Consider whether your ACME automation should reuse private keys across renewals or generate fresh keys each time. Fresh keys provide better forward secrecy, while key reuse can simplify certain deployment scenarios.
The Path Forward
ACME challenges represent a choice point in your certificate automation architecture. The decision between HTTP-01, DNS-01, and TLS-ALPN-01 shapes your operational patterns, infrastructure dependencies, and failure modes for years to come.
For most standard deployments, HTTP-01 provides the path of least resistance. It works reliably, has excellent tooling support, and requires minimal configuration. When HTTP-01 doesn't fit, whether due to firewall constraints, wildcard certificate requirements, or CDN complications, DNS-01 steps in as the flexible alternative that works in nearly any environment with appropriate DNS API access.

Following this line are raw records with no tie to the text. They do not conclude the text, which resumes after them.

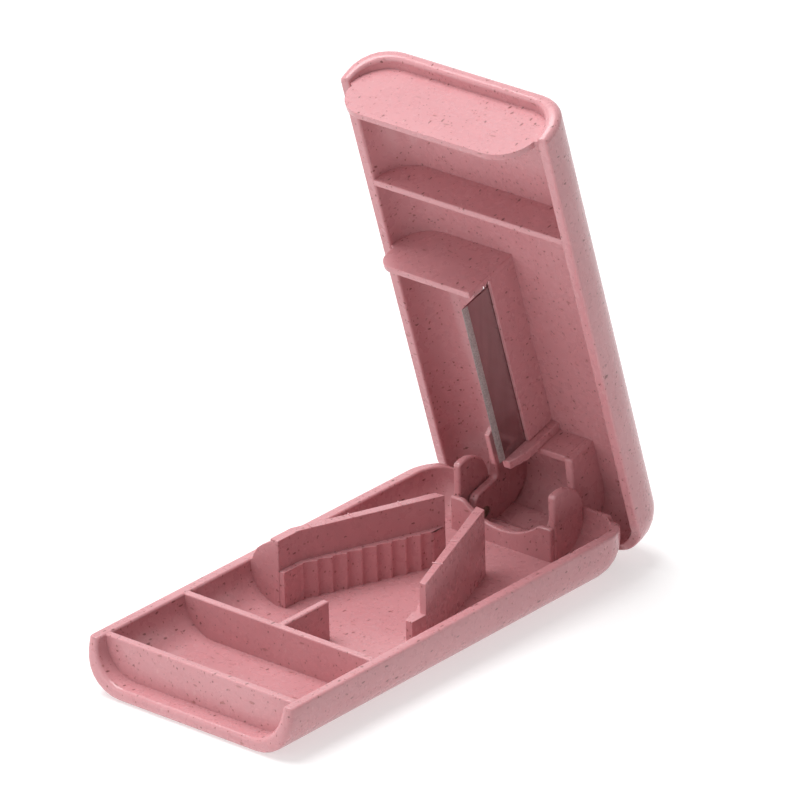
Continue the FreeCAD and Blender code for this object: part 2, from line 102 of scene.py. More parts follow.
class Nodes:
    """A material's node tree, with short ways to add to it."""

    def __init__(self, name):
        self.material = bpy.data.materials.new(name)
        self.material.use_nodes = True
        self.tree = self.material.node_tree
        self.shader = next(n for n in self.tree.nodes if n.type == "BSDF_PRINCIPLED")

    def add(self, kind, **settings):
        """A node. Each setting is one of its properties or, failing that, one of its inputs."""
        node = self.tree.nodes.new(kind)
        for key, value in settings.items():
            if hasattr(node, key):
                setattr(node, key, value)
            else:
                node.inputs[key].default_value = value
        return node

    def link(self, source, target):
        self.tree.links.new(source, target)

    def coordinates(self, scale=(1, 1, 1), turn=(0, 0, 0)):
        where = self.add("ShaderNodeTexCoord")
        mapping = self.add("ShaderNodeMapping", Scale=scale, Rotation=turn)
        self.link(where.outputs["Object"], mapping.inputs["Vector"])
        return mapping.outputs["Vector"]

    def ramp(self, factor, *stops):
        node = self.add("ShaderNodeValToRGB")
        for element, (place, color) in zip(node.color_ramp.elements, stops):
            element.position = place
            element.color = (*color, 1)
        self.link(factor, node.inputs["Fac"])
        return node.outputs["Color"]

    def noise(self, scale, detail, vector=None):
        node = self.add("ShaderNodeTexNoise", Scale=scale, Detail=detail)
        self.link(vector or self.coordinates(), node.inputs["Vector"])
        return node.outputs["Fac"]

    def mix(self, factor, under, over):
        """A plain colour laid over another one, as much as the factor says."""
        node = self.add("ShaderNodeMix", data_type="RGBA")
        first, second = [s for s in node.inputs if s.type == "RGBA"]
        self.link(under, first)
        second.default_value = (*over, 1)
        self.link(factor, next(s for s in node.inputs if s.type == "VALUE"))
        return next(s for s in node.outputs if s.type == "RGBA")

    def maths(self, operation, first, *numbers):
        node = self.add("ShaderNodeMath", operation=operation)
        self.link(first, node.inputs[0])
        for socket, number in zip(node.inputs[1:], numbers):
            socket.default_value = number
        return node.outputs["Value"]

    def bump(self, height, distance, strength):
        node = self.add("ShaderNodeBump", Strength=strength, Distance=distance)
        self.link(height, node.inputs["Height"])
        self.link(node.outputs["Normal"], self.shader.inputs["Normal"])


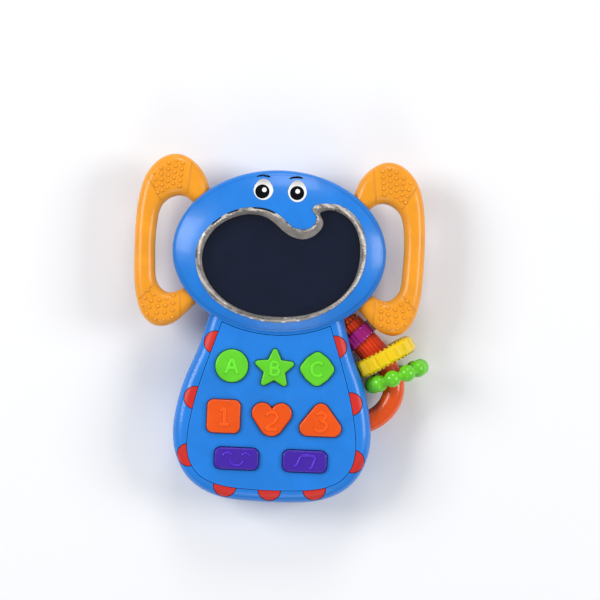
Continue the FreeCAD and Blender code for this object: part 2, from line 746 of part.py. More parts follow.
def small_screws(places, z_seat, depth):
    """Pan-head screws, each with a cross recess."""
    screws = []
    for x, y in places:
        screw = post(x, y, 0.8, z_seat - depth, z_seat).fuse(post(x, y, 1.8, z_seat, z_seat + 1.0))
        for wide, deep in ((1.1, 0.2), (0.2, 1.1)):
            screw = screw.cut(box(x - wide, x + wide, y - deep, y + deep, z_seat + 0.5, z_seat + 2.0))
        screws.append(screw.removeSplitter())
    return screws


def board_screws():
    lamp_seat = LAMP_BOARD_Z + LAMP_BOARD_T
    screws = small_screws(BOARD_SCREWS, PCB_TOP_Z, PCB_TOP_Z - PCB_LOW_Z + 4.0)
    screws += small_screws(LAMP_SCREWS, lamp_seat, LAMP_BOARD_T + 4.0)
    return Part.makeCompound(screws)


def case_screws():
    screws = []
    for x, y in case_screw_places():
        reach = PART_Z + 3.0
        shank = post(x, y, CASE_SCREW_R, CASE_HEAD_Z - 1.0, reach)
        head = post(x, y, CASE_HEAD_R, CASE_HEAD_Z - 1.8, CASE_HEAD_Z)
        screw = shank.fuse(head)
        for wide, deep in ((1.5, 0.3), (0.3, 1.5)):
            screw = screw.cut(box(x - wide, x + wide, y - deep, y + deep, 0.0, CASE_HEAD_Z - 0.8))
        screws.append(screw.removeSplitter())
    return Part.makeCompound(screws)


# ---------------------------------------------------------------- ears
def ear():
    """Right ear: rounded slab with a rounded finger loop, ending inside the head."""
    low = EAR_Z - EAR_T / 2
    high = EAR_Z + EAR_T / 2
    outer = prism(closed_wire(EAR_OUTER + EAR_OUTER_INSIDE, low), high)
    outer = outer.makeFillet(EAR_ROUND, edges_at(outer, low) + edges_at(outer, high))
    plate = box(0.0, 80.0, -20.0, 90.0, low, high)
    plate = plate.cut(prism(closed_wire(EAR_INNER + EAR_INNER_INSIDE, low), high))
    plate = plate.makeFillet(EAR_ROUND, curved_edges_at(plate, low) + curved_edges_at(plate, high))
    return outer.common(plate).cut(prism(head_wire(EAR_BITE, low - 1.0), high + 1.0))


# ---------------------------------------------------------------- ring holder
def bend_centre():
    end = bar_point(BAR_STRAIGHT)
    side = bar_direction().cross(UP)
    return end + side * BEND_R


def bend_point(share):
    """Point on the tighter bend; share 0 is its start."""
    start = math.radians(BAR_ANGLE + 90)
    turn = start - math.radians(BEND_TURN) * share
    return bend_centre() + Vector(math.cos(turn), math.sin(turn), 0) * BEND_R


def return_centre():
    turn = math.radians(BAR_ANGLE + 90 - BEND_TURN)
    return bend_centre() - Vector(math.cos(turn), math.sin(turn), 0) * (RETURN_R - BEND_R)


def return_turn(share):
    return math.radians(BAR_ANGLE + 90 - BEND_TURN - RETURN_TURN * share)


def return_point(share):
    turn = return_turn(share)
    return return_centre() + Vector(math.cos(turn), math.sin(turn), 0) * RETURN_R


def return_direction(share):
    turn = return_turn(share)
    return Vector(math.sin(turn), -math.cos(turn), 0)


def ring_holder():
    start = bar_point(-BAR_ROOT)
    path = Part.Wire([
        Part.LineSegment(start, bar_point(BAR_STRAIGHT)).toShape(),
        Part.Arc(bar_point(BAR_STRAIGHT), bend_point(0.5), bend_point(1.0)).toShape(),
        Part.Arc(bend_point(1.0), return_point(0.5), return_point(1.0)).toShape()])
    section = Part.Wire([Part.Circle(start, bar_direction(), BAR_R).toShape()])
    return path.makePipeShell([section], True, True)


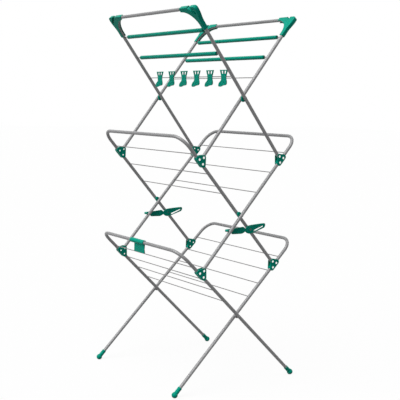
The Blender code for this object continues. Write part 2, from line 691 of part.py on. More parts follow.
def build_clip(parent, name):
    """Make the storage clip: a sleeve round the lower front bar with a hanging plate."""
    world = Matrix.Translation(on_leg(FRAMES["lower_front"], LOWER_REACH))
    sleeve = bmesh.new()
    along_x(sleeve, -CLIP_LEFT, CLIP_RIGHT, TUBE_RADIUS + FIT_CLEARANCE + CLIP_WALL, ROUND_SIDES)
    clip = place(name, sleeve, parent, world, green_plastic(name))
    half = CLIP_PLATE_THICKNESS / 2
    sill = CLIP_PLATE_THICKNESS - CLIP_DROP
    outline = [(-half, -TUBE_RADIUS), (-half, -CLIP_DROP), (half + CLIP_LIP, -CLIP_DROP),
               (half + CLIP_LIP, sill), (half, sill), (half, -TUBE_RADIUS)]
    hanging = plate_across_x(outline, -CLIP_PLATE_LEFT, CLIP_RIGHT - FIT_CLEARANCE)
    bore = bmesh.new()
    along_x(bore, -CLIP_LEFT - CUT_OVERRUN, CLIP_RIGHT + CUT_OVERRUN,
            hole_radius(TUBE_RADIUS, ROUND_SIDES), ROUND_SIDES)
    boolean(clip, tool(name + "_plate", hanging, parent, world), "UNION")
    boolean(clip, tool(name + "_bore", bore, parent, world), "DIFFERENCE")
    return clip


def peg_outline():
    """Return a peg's outline in x and z: a flared head above the wire and a sock below it."""
    head = [(x * PEG_WIDTH, z * PEG_RISE) for x, z in PEG_HEAD_SHARES]
    sock = [(x * PEG_WIDTH, z * PEG_FALL) for x, z in PEG_SOCK_SHARES]
    return head + sock


def build_peg(parent, world, name):
    """Make one sock peg: a flat plate with two eyes above a hub that hangs on the wire."""
    half = PEG_THICKNESS / 2
    body = plate([(x, -half, z) for x, z in peg_outline()], (0, PEG_THICKNESS, 0))
    peg = place(name, body, parent, world, green_plastic(name))
    hub = bmesh.new()
    reach = PEG_WIDTH * PEG_HUB_SHARE
    along_x(hub, -reach, reach, PEG_HUB_RADIUS, PIN_SIDES)
    bore = bmesh.new()
    along_x(bore, -PEG_WIDTH, PEG_WIDTH, hole_radius(WIRE_RADIUS, HOLE_SIDES), HOLE_SIDES)
    eyes = bmesh.new()
    for side in (-1, 1):
        corners = [(side * x * PEG_WIDTH, -PEG_THICKNESS, z * PEG_RISE) for x, z in PEG_EYE_SHARES]
        add_plate(eyes, corners, (0, 2 * PEG_THICKNESS, 0))
    boolean(peg, tool(name + "_hub", hub, parent, world), "UNION")
    boolean(peg, tool(name + "_bore", bore, parent, world), "DIFFERENCE")
    boolean(peg, tool(name + "_eyes", eyes, parent, world), "DIFFERENCE")
    return peg


def make_anchors():
    """Return the empties on the joints' axes, chained from the standing lower rear frame."""
    points = {
        "lower_rear": on_leg(FRAMES["lower_rear"], 0),
        "lower_front": on_leg(FRAMES["lower_front"], 0),
        "middle_rear": on_leg(FRAMES["lower_front"], LOWER_KNEE, KNEE_OFFSET),
        "middle_front": on_leg(FRAMES["middle_front"], 0),
        "top_rear": on_leg(FRAMES["middle_front"], MIDDLE_KNEE, KNEE_OFFSET),
        "top_front": on_leg(FRAMES["top_front"], 0),
    }
    anchors = {}
    parent = None
    for key, point in points.items():
        tilt = FRAMES[key].lean * FRAMES[key].angle
        parent = anchor(key + "_frame", point, tilt, parent)
        anchors[key] = parent
    return anchors


def build_frames(anchors):
    """Make the six tubes with the wires and rods that cross them."""
    wires = {"top": [PEG_WIRE_PLACE], "middle": MIDDLE_WIRE_PLACES, "lower": LOWER_WIRE_PLACES}
    rods = {"top": ROD_PLACES, "middle": [], "lower": []}
    knees = {"top": None, "middle": MIDDLE_KNEE, "lower": LOWER_KNEE}
    pivots = {"top": [-TOP_LINK], "middle": [-LOWER_LINK], "lower": []}
    for key, frame in FRAMES.items():
        tier = key.split("_")[0]
        pins = [0.0] + pivots[tier]
        if key == "middle_front":
            pins.append(-LEVER_PIVOT_DROP)
        rivets = []
        if knees[tier] is not None:
            rivets = [knees[tier] + BRACKET_RIVET_RISE, knees[tier] - BRACKET_RIVET_DROP]
        build_tube(frame, anchors[key], wires[tier] + rods[tier], pins, rivets)
        for number, height in enumerate(wires[tier], 1):
            build_wire(frame, anchors[key], f"{key}_wire_{number}", height)
        for number, height in enumerate(rods[tier], 1):
            build_rod(frame, anchors[key], f"{key}_hanging_rod_{number}", height)


def build_joints(anchors):
    """Make the knee brackets and the crossing pivots."""
    down = -math.pi / 2
    up_the_leg = math.pi / 2 + MIDDLE_ANGLE
    for side_name, side in SIDES.items():
        for key, knee in (("middle_front", MIDDLE_KNEE), ("middle_rear", MIDDLE_KNEE),
                          ("lower_front", LOWER_KNEE), ("lower_rear", LOWER_KNEE)):
            build_bracket(FRAMES[key], anchors[key], side, knee, f"{key}_{side_name}_knee_bracket")
        for key, lobe, finish in (("top_rear", down, green_plastic),
                                  ("middle_rear", up_the_leg, green_plastic),
                                  ("lower_rear", None, coated_steel)):
            name = f"{key.split('_')[0]}_{side_name}_crossing_pivot"
            build_crossing(FRAMES[key], anchors[key], side, name, lobe, finish(name))


def build_mouldings(anchors):
    """Make the corners, the feet, the levers with their pins and the storage clip."""
    pivot, _ = lever_places()
    for side_name, side in SIDES.items():
        for key in ("top_front", "top_rear"):
            build_corner(FRAMES[key], anchors[key], side, f"{key}_{side_name}_corner")
        for key in ("lower_front", "lower_rear"):
            build_foot(FRAMES[key], anchors[key], side, f"{key}_{side_name}_foot")
        hub = anchor(f"{side_name}_lever_pivot", (side * LEG_SPACING / 2, pivot.y, pivot.z), 0.0,
                     anchors["middle_front"])
        build_lever(hub, side, f"{side_name}_hook_lever")
        build_lever_pin(anchors["middle_front"], side, f"{side_name}_lever_pin")
    bar = on_leg(FRAMES["lower_front"], LOWER_REACH)
    build_clip(anchor("storage_clip_pivot", bar, 0.0, anchors["lower_front"]), "storage_clip")


def build_pegs(anchors):
    """Make the row of sock pegs, each free to swing on the wire."""
    wire = on_leg(FRAMES["top_front"], PEG_WIRE_PLACE)
    first = leg_x(FRAMES["top_front"], SIDES["left"]) + PEG_ROW_START
    pitch = (LEG_SPACING - PEG_ROW_START - PEG_ROW_END) / (PEG_COUNT - 1)
    for number in range(PEG_COUNT):
        point = Vector((first + number * pitch, wire.y, wire.z))
        pivot = anchor(f"peg_{number + 1}_pivot", point, 0.0, anchors["top_front"])
        build_peg(pivot, Matrix.Translation(point), f"sock_peg_{number + 1}")


def main():
    """Build the airer standing open on its feet."""
    clear_scene()
    anchors = make_anchors()
    build_frames(anchors)
    build_joints(anchors)
    build_mouldings(anchors)
    build_pegs(anchors)


main()
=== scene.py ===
"""Looks of the three-tier folding clothes airer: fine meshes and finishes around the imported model.

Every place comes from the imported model: the joints give the crossings, knees and pins, and the
boxes of the solids give the reaches. Metres, +Z up, +X along the bars, -Y to the front.
"""
from __future__ import annotations

import json
import logging
import math
from dataclasses import dataclass
from enum import Enum
from typing import Callable, Iterable, Sequence

import bmesh
import bpy
from mathutils import Matrix, Vector


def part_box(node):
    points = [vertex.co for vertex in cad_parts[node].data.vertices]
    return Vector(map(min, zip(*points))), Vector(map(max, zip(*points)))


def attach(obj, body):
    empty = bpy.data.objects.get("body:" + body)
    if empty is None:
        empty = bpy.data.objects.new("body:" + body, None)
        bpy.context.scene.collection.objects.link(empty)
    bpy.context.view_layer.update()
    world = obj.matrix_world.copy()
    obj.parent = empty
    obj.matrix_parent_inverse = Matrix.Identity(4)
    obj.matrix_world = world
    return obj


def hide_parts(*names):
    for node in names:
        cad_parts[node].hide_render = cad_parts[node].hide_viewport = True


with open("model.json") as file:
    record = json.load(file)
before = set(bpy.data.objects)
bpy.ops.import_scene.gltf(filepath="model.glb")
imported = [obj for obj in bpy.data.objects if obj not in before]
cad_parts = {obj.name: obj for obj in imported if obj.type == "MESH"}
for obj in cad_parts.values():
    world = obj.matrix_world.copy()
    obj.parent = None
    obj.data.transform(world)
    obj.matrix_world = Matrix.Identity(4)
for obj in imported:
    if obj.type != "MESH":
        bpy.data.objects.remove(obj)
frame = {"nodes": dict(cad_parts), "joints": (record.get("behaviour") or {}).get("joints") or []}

LOG = logging.getLogger("airer")

MM = 0.001
FULL_TURN = 2 * math.pi
ORIGIN = (0.0, 0.0)

# Points closer than this are one
WELD = 0.002 * MM
# Room between a moulding and the steel in it
GAP = 0.3 * MM
# How far cutters reach past a face, and past a whole moulding
OVERRUN = 4 * MM
FAR = 60 * MM
# Steps of a rounded corner: the fewest, and the reach that adds one
CORNER_STEPS = 5
CORNER_STEP_REACH = 3 * MM
# Sides of a drilled bore
BORE_SIDES = 32
# Edges that turn less are shaded smooth, and those that hardly turn are taken out
SOFT_ANGLE = math.radians(38)
FLAT_ANGLE = math.radians(0.4)

Mesh = bmesh.types.BMesh
Edge = bmesh.types.BMEdge
Vert = bmesh.types.BMVert
Tree = bpy.types.NodeTree
Node = bpy.types.Node
Socket = bpy.types.NodeSocket
Material = bpy.types.Material
Point = tuple[float, float]
Corner = tuple[float, float, float]
Colour = tuple[float, float, float, float]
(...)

TLS-ALPN-01 remains a specialized option for edge cases where neither HTTP-01 nor DNS-01 suits your constraints. Unless you're specifically in that narrow use case, the operational complexity and limited support for TLS-ALPN-01 make it harder to justify.
Whichever challenge type you choose, robust automation requires more than just successful initial setup. Build monitoring that catches failures before they cause outages, implement retry logic that handles transient errors gracefully, and design renewal timing that provides buffer room for problem resolution. Certificate expiration should never be a surprise, comprehensive automation and monitoring ensure certificates renew reliably, maintaining the secure communications that modern internet services depend on.
Understanding ACME challenges deeply, making informed decisions about which type fits your infrastructure, and implementing reliable automation patterns all contribute to security and operational excellence. The investment in getting certificate automation right pays dividends in reduced operational burden, improved security posture, and confidence that your services remain accessible and secure.